The company brought to press posthumously a lost work by anthropologist Leslie White, Modern Capitalist Culture, begun in 1959 but not published until 2008. Left Coast's publisher, Mitchell Allen, received an Executive Director's Award of the American Anthropological Association in 2014 for the Press's work in anthropology.

== Museum Studies ==
Left Coast partnered with several organizations to produce works of practical interest to museum professionals: the Museum Education Roundtable, the PEW Center for Arts and Heritage, Te Papa Museum, and the Exploratorium. Authors in the museum research and practice world who published works with the press included Beverly Serrell, Peter Samis, Leslie Bedford, Kathleen MacLean, and Hugh Genoways. John H. Falk and Lynne Dierking's book The Museum Experience was added to the Left Coast list in 2011 and a new edition The Museum Experience Revisited published in 2012. Explorations of visitor experience, interpretive planning, diverse audiences, and career planning were included in the Left Coast titles.

== Qualitative Methods ==
Left Coast was the publisher for the International Congress on Qualitative Inquiry, publishing both its journal and an annual book series out of the Congresses. Founder of the Congress, Norman K. Denzin, was a frequent contributor to the Left Coast list as an editor and author, including his Qualitative Manifesto and a set of 4 books on Native Americans treatment by American culture.

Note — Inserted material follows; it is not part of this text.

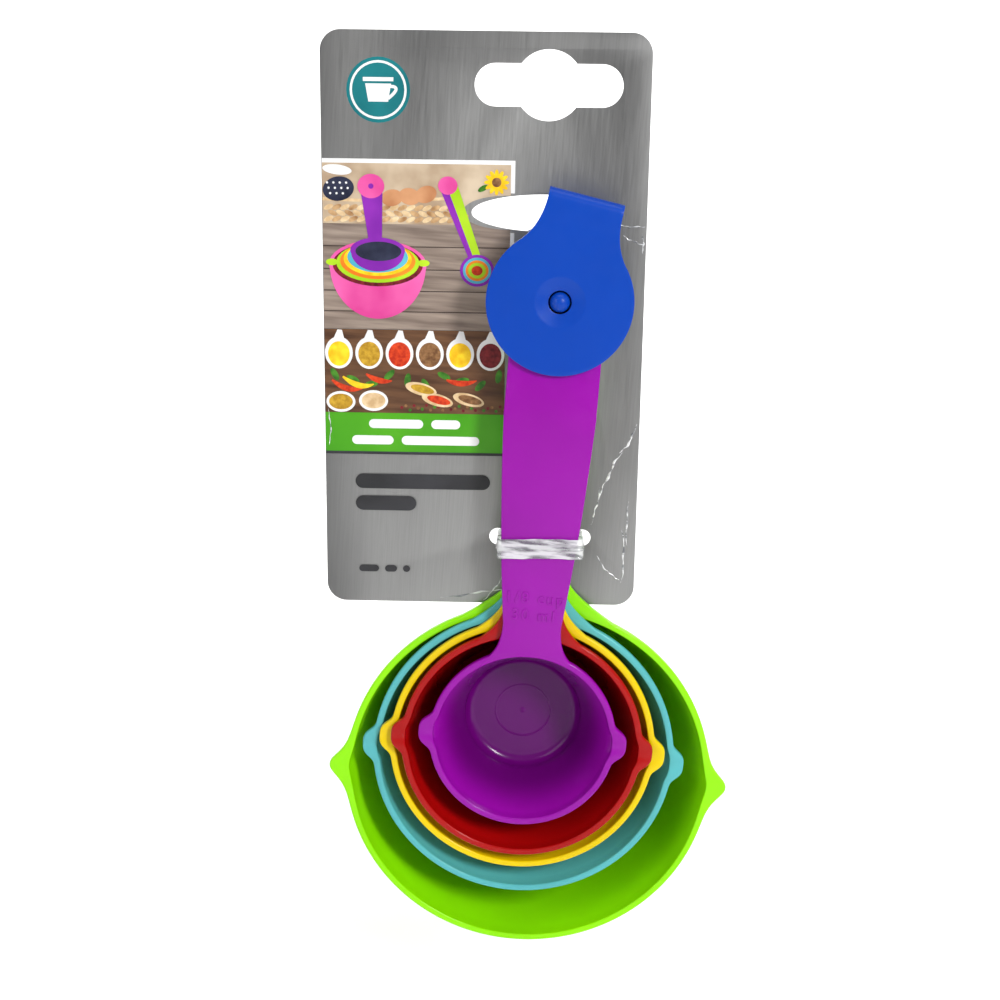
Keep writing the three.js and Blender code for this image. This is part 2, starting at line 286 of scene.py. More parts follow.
def slab(
    name: str,
    outline: np.ndarray,
    holes: list,
    front: float,
    thickness: float,
    edge: float,
    material: bpy.types.Material,
) -> bpy.types.Object:
    """A flat plate with rounded edges: rings follow a quarter round at the front and the back.

    Args:
        name: the piece's name.
        outline: counter-clockwise outline of X and Z, in mm.
        holes: clockwise outlines.
        front: Y of the front face.
        thickness: the plate's thickness.
        edge: radius of its edges.
        material: the finish.

    Returns:
        The plate.
    """
    turns = np.linspace(0, np.pi / 2, 5)
    depth_in = [(edge * (1 - math.sin(t)), edge * (1 - math.cos(t))) for t in turns]
    rings = depth_in + [(i, thickness - d) for i, d in reversed(depth_in)]
    points, faces, start, caps = [], [], 0, []
    for loop in [outline, *holes]:
        ring_points = [
            np.column_stack([inset(loop, i)[:, 0], np.full(len(loop), front + d), inset(loop, i)[:, 1]])
            for i, d in rings
        ]
        points += ring_points
        faces += (grid_faces(len(rings), len(loop), close_columns=True) + start).tolist()
        caps.append((start, len(loop), ring_points[0]))
        start += len(rings) * len(loop)
    numbers = np.concatenate([np.arange(first, first + count) for first, count, _ in caps])
    back = np.concatenate([np.full(count, (len(rings) - 1) * count) for _, count, _ in caps])
    flat = [[Vector((p[0], p[2], 0)) for p in ring] for _, _, ring in caps]
    triangles = np.array(tessellate_polygon(flat))
    faces += numbers[triangles].tolist()
    faces += (numbers + back)[triangles[:, ::-1]].tolist()
    piece = new_object(name, np.vstack(points), faces, material)
    recalculate_outwards(piece)
    return piece


def place(piece: bpy.types.Object, angle: float, x: float, z: float) -> bpy.types.Object:
    """Bakes a turn about Y and a shift into a piece's mesh.

    Args:
        piece: the object to place.
        angle: clockwise turn seen from the front, in radians.
        x: shift to the right in mm.
        z: shift upwards in mm.

    Returns:
        The same object.
    """
    count = len(piece.data.vertices)
    flat = np.empty(count * 3)
    piece.data.vertices.foreach_get("co", flat)
    moved = turn_about_y(flat.reshape(-1, 3) / MM, angle, x, z) * MM
    piece.data.vertices.foreach_set("co", moved.ravel())
    piece.data.update()
    return piece


# ---------------------------------------------------------------- finishes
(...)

Janice Morse edited two textbook series for Left Coast, which also published a series based out of the International Institute for Qualitative Methodology at the University of Alberta, founded by Morse. She also wrote books on qualitative health research and research design for the Left Coast list.

The newly developed subfield of autoethnography was another element of the qualitative methods list, including the Handbook of Autoethnography, Carolyn Ellis’s texts Revision and Evocative Autoethnography (with Arthur Bochner), and the Writing Lives series.

Max van Manen, moved his six phenomenology titles to Left Coast in 2015, where he then launched the Phenomenology of Practice series. Oral history became another focus of the research methods collection, including the Community Oral History Toolkit and the Practicing Oral History series, edited by Nancy MacKay. Other qualitative methods authors at Left Coast included Yvonna Lincoln, Laurel Richardson, Harry Wolcott, Johnny Saldaña, Jean Clandinin, and Bud Goodall. Left Coast books won book awards from the International Congress for Qualitative Inquiry in five of first seven years the award was presented.

== Other Strands of Publication ==
Left Coast produced books in other social science fields including:

- Paulo Friere's Pedagogy of Solidarity
- WEB DuBois's Encyclopedia of the Negro prospectus, reissued
- Sociologist Richard Gelles's policy work The Third Lie
- John H. Stanfield II's Black Reflective Sociology

Seven books on cultural studies, communication, advertising, tourism, and writing by Arthur Asa Berger

== Journals ==
Beginning in 2006, after taking over publication of the 30-year old Journal of Museum Education, Left Coast launched a pair of new professional journals for the museum field, first with Museums & Social Issues (2006), then Museum History Journal (2008).

In 2009, the Society for California Archaeology chose Left Coast as publisher of a new journal for their organization, California Archaeology. Left Coast launched three new journals for archaeologists: Heritage and Society (2008), Ethnoarchaeology (2009), and Journal of African Diaspora Archaeology and Heritage (2012). In addition, they secured agreement to assume publication of Kiva, a 75-year old journal of southwest archaeology sponsored by the Arizona Archaeological and Historical Society, Lithic Technology, a 35-year old journal of lithics studies, and Ñawpa Pacha, a 30-year old journal of Andean archaeology sponsored by the Institute of Andean Studies.

Left Coast partnered with the International Congress for Qualitative Inquiry to create the International Review of Qualitative Inquiry in 2008 and launched a second qualitative journal, Qualitative Communication Research (now Departures in Critical Qualitative Research, University of California Press) in 2012.

In 2012, the Left Coast list of journals was transferred to Maney Publishing in the United Kingdom, except for the qualitative journals, which were transferred to University of California Press. Maney was purchased by Taylor & Francis in 2015, including the Left Coast journals.